Pushing for more European integration
In addition to having the best credit rating in Europe, Germany also has a large trade surplus, adding to its importance and influence. Lewis mentions another factor that's not often discussed: the German central bank has a huge gold reserve of 3,400 tons.
All this would normally mean that as a safe haven during crisis, Germany would be experiencing a currency surge right now, which would have the negative impact of making it harder to sell goods for export because of the greater cost, but since Germany is part of the eurozone, that has not happened.
With the debt crisis now threatening to engulf France, Sarkozy and Merkel suggested what the next attempt at a solution would be, in Sarkozy's words, "true European economic government."

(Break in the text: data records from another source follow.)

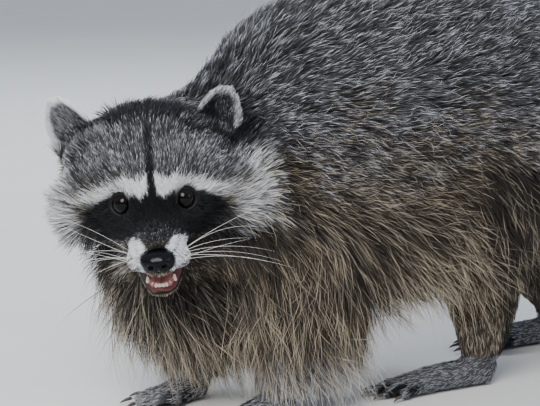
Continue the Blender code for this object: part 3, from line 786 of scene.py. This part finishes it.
def unwrapped(surface, triangles):
    """An unwrap of those triangles of the skin: the two coordinates of each triangle's corners."""
    used, corners = np.unique(surface.triangles[triangles], return_inverse=True)
    mesh = mesh_of("unwrap", surface.places[used], [corners.reshape(-1, 3)])
    mesh.uv_layers.new(name="unwrap")
    holder = linked_object("unwrap", mesh)
    for other in bpy.context.selected_objects:
        other.select_set(False)
    bpy.context.view_layer.objects.active = holder
    holder.select_set(True)
    bpy.ops.object.mode_set(mode="EDIT")
    bpy.ops.mesh.select_all(action="SELECT")
    bpy.ops.uv.smart_project(angle_limit=math.radians(70), island_margin=0.004)
    bpy.ops.object.mode_set(mode="OBJECT")
    found = read(mesh.uv_layers[0].data, "uv", np.float32, 2)
    bpy.data.objects.remove(holder)
    return found.reshape(-1, 3, 2)


def tuft_roots(surface, triangles, amount, fineness):
    """Random roots over those triangles: the triangle of each, by its number in the list, and the shares
    of its corners. Fineness says how much closer tufts stand there."""
    a, b, c = (surface.places[surface.triangles[triangles, k]] for k in range(3))
    area = np.linalg.norm(np.cross(b - a, c - a), axis=1) * fineness
    chosen = CHANCE.choice(len(triangles), amount, p=area / area.sum())
    u, v = CHANCE.random((2, amount))
    over = u + v > 1
    u, v = np.where(over, 1 - u, u), np.where(over, 1 - v, v)
    return chosen, np.stack([1 - u - v, u, v], axis=1)


def locks(roots, size):
    """For each root the nearest of a set of random roots, about size apart: the middle of its lock."""
    cell = np.floor(roots / size).astype(int)
    cell += 1 - cell.min(axis=0)
    table = np.full(cell.max(axis=0) + 2, -1)
    order = CHANCE.permutation(len(roots))[::-1]
    table[tuple(cell[order].T)] = order
    best = np.arange(len(roots))
    nearest = np.full(len(roots), 1e9)
    for shift in np.ndindex(3, 3, 3):
        candidate = table[tuple((cell + shift - 1).T)]
        away = np.where(candidate < 0, 1e9, np.linalg.norm(roots - roots[candidate], axis=1))
        nearer = away < nearest
        best = np.where(nearer, candidate, best)
        nearest = np.where(nearer, away, nearest)
    return best


def tuft_tones(root, belongs, strays, wild, centre, apart):
    """For each tuft the chance that sorts its tip, how light it is, painted shade and light included, and how
    calm the fur is there.
    """
    n, z = len(root), root[:, 2]
    own, level = np.where(strays, 0.9, CHANCE.random(n)), CHANCE.random(n)
    own = np.where(strays, own, mixed(own, own[centre], 0.30))
    # Painted shade: tufts further from the middle of their lock are darker, as in the partings between locks.
    parting_shade = mixed(0.42, 0.22, belongs["face"]) * step(0.25, 0.70, apart)
    low_trunk_shade = step(0.20, 0.13, z) * belongs["trunk"]
    under_cheek_light = step(-30, -44, face_height(in_head(root))) * belongs["face"]
    level = mixed(level, level[centre], 0.6) * mixed(1, 0.75, wild) - parting_shade
    # Painted shade: darker tufts on the thigh and on the low trunk.
    level = level - 0.24 * np.maximum(belongs["thigh"], low_trunk_shade)
    # Painted light: the low neck and the face under the cheeks are lifted out of the head's shade.
    level += 0.16 * np.maximum(step(0.23, 0.17, z) * belongs["neck"], under_cheek_light)
    level = np.where(strays, mixed(0.6, 1.0, CHANCE.random(n)), np.clip(level, 0, 1))
    # Painted light gives lighter tips at the front of the chest; painted shade gives darker tips on the thigh
    # and low trunk.
    throat_light_thigh_shade = 0.18 * step(-0.24, -0.31, root[:, 0]) * (1 - belongs["face"]) - 0.14 * belongs["thigh"]
    own = np.clip(own + throat_light_thigh_shade - 0.05 * low_trunk_shade, 0, 1)
    calm = most(belongs["feet"], 0.7 * step(0.062, 0.040, z) * belongs["shank"], 0.6 * belongs["ear"])
    own = mixed(own, 0.70, 0.92 * calm)
    level = mixed(level, 0.31, 0.92 * calm)
    level = mixed(level, 0.45, 0.35 * belongs["face"])
    return own, level, calm


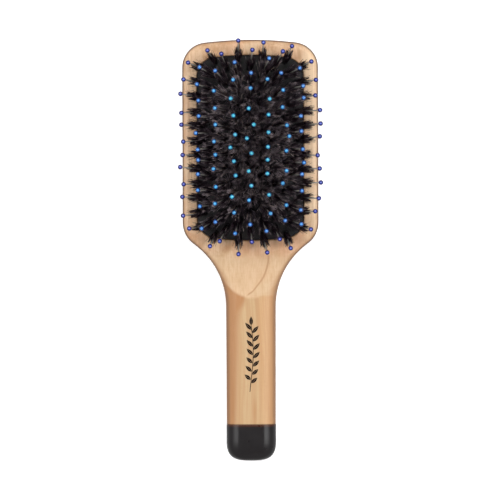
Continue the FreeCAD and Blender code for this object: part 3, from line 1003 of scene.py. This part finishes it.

Of course, that is likely to further increase Germany's influence, with the heretofore reluctant Merkel now saying, "we need a strong integration of finance and economic policies in the eurozone."
Germany must choose
Merkel's challenge is to get the German people to agree to pick up the tab.
"The only economically plausible scenario is that Germans, with a bit of help from a rapidly shrinking population of solvent European countries, suck it up, work harder and pay for everyone else," Lewis writes.
If they don't, says Soros, the crisis will lead countries to abandon the euro and cause a banking crisis that "would push not only Germany, not only Europe, but also the whole world into conditions very reminiscent of the Great Depression in the 1930s."